La denuncia arriva da un gruppo di volontari di Settimo Torinese, che da anni si battono per dare voce a questi animali dimenticati. “Ogni giorno riceviamo segnalazioni di cani confinati in orti o giardini, costretti a vivere senza contatto umano e privati di qualsiasi forma di interazione sociale”, spiegano i volontari, sottolineando come l’isolamento etologico sia una delle peggiori forme di maltrattamento, purtroppo ignorata o sottovalutata dalle istituzioni.
Eppure, la legge parla chiaro. Gli animali sono esseri senzienti, capaci di provare emozioni e sofferenze, e chi li abbandona al loro destino viola norme ben precise. Il DPR 31 marzo 1979 stabilisce che il Sindaco è il responsabile del benessere degli animali sul proprio territorio, mentre la nuova legge piemontese (L.R. 16/2024) vieta categoricamente l'isolamento sociale, anche all'interno delle pertinenze domestiche. Ma chi dovrebbe garantire il rispetto di queste leggi? Spesso nessuno.
La realtà che emerge dalle denunce è desolante. Autorità locali impreparate, controlli pressoché inesistenti e una visione anacronistica del maltrattamento animale. Si ritiene ancora che il problema riguardi solo lesioni fisiche evidenti, ignorando che il vero dolore si annida nell'anima di questi animali, privati di ogni forma di contatto sociale e relegati a una vita di solitudine.
Orti e terreni abbandonati diventano luoghi di detenzione per cani dimenticati. Spesso si tratta di animali da caccia, utili solo per poche settimane l’anno e poi lasciati a marcire dietro grate arrugginite, esposti alle intemperie e all’indifferenza. La legge impone di garantire una costante interazione sociale con gli animali, ma quanto vale questa norma se nessuno la fa rispettare?

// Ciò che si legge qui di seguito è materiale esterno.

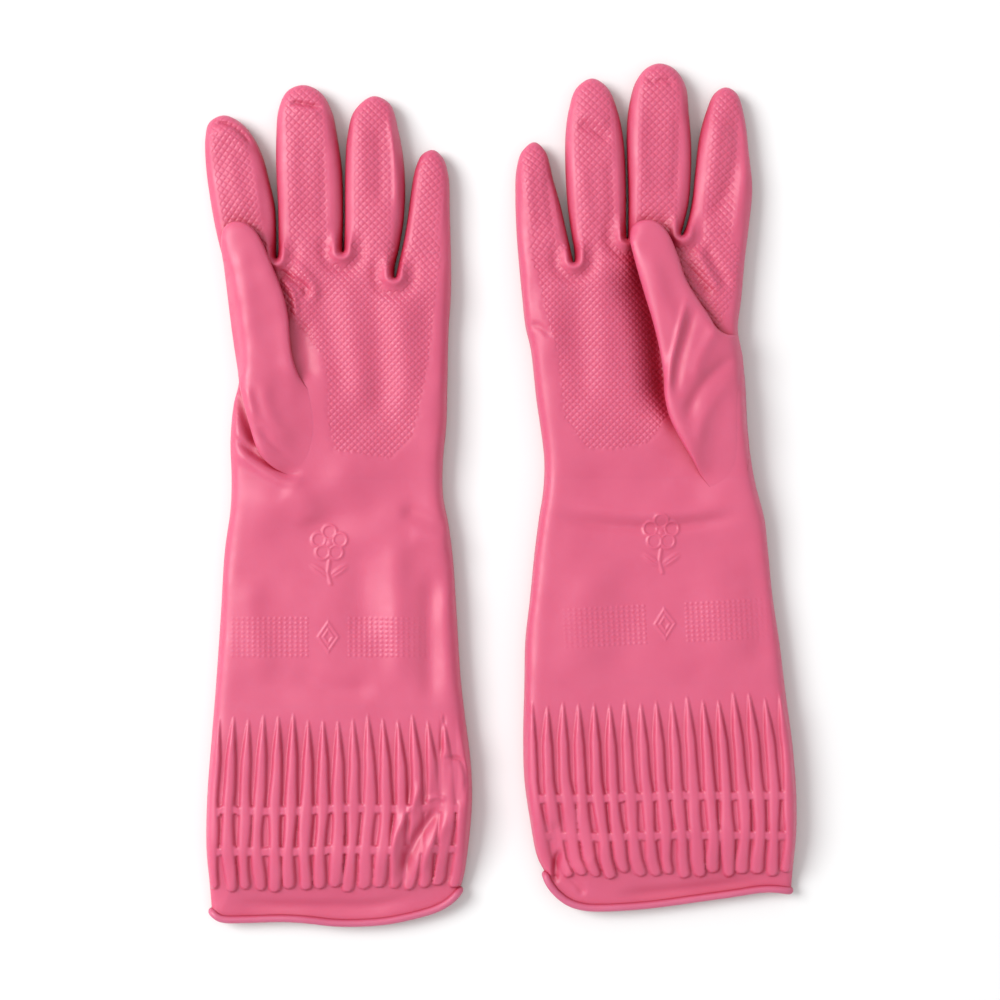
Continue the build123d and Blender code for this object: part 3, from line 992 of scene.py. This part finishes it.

Le ASL veterinarie, teoricamente preposte al controllo, raramente certificano reati di maltrattamento. I loro interventi si limitano spesso a semplici consigli, ignorando la portata emotiva del problema. E le Polizie Locali, che per legge hanno il dovere di vigilare, spesso si dimostrano impreparate o indifferenti, ritenendo erroneamente che solo le ASL possano intervenire. Un circolo vizioso di responsabilità rimbalzate e azioni mancate.
Intanto, i volontari combattono contro un sistema sordo. Scrivono denunce, raccolgono prove, segnalano casi, ma trovano davanti a sé un muro di burocrazia e immobilismo. La Magistratura, legata agli input degli organi di controllo, si trova spesso impossibilitata ad agire secondo le normative vigenti. E così, i cani continuano a languire nei loro box, dimenticati da tutti.
Ma cosa significa per un cane vivere nell’isolamento? Significa essere privato di ogni legame, ridotto a un’ombra senza scopo, in una vita fatta di attese inutili. I cani non sono oggetti da parcheggiare in un terreno, né antifurti da legare a un palo. Sono esseri viventi, capaci di amare, soffrire e sperare.
A Settimo Torinese, come altrove, l’indifferenza istituzionale si traduce in sofferenza animale. Ogni cane dimenticato è una ferita aperta, un simbolo di un sistema che preferisce voltarsi dall’altra parte.
Insomma, fino a quando le Autorità continueranno a ignorare questa realtà, il miglior amico dell’uomo resterà un’anima solitaria, condannata all’oblio.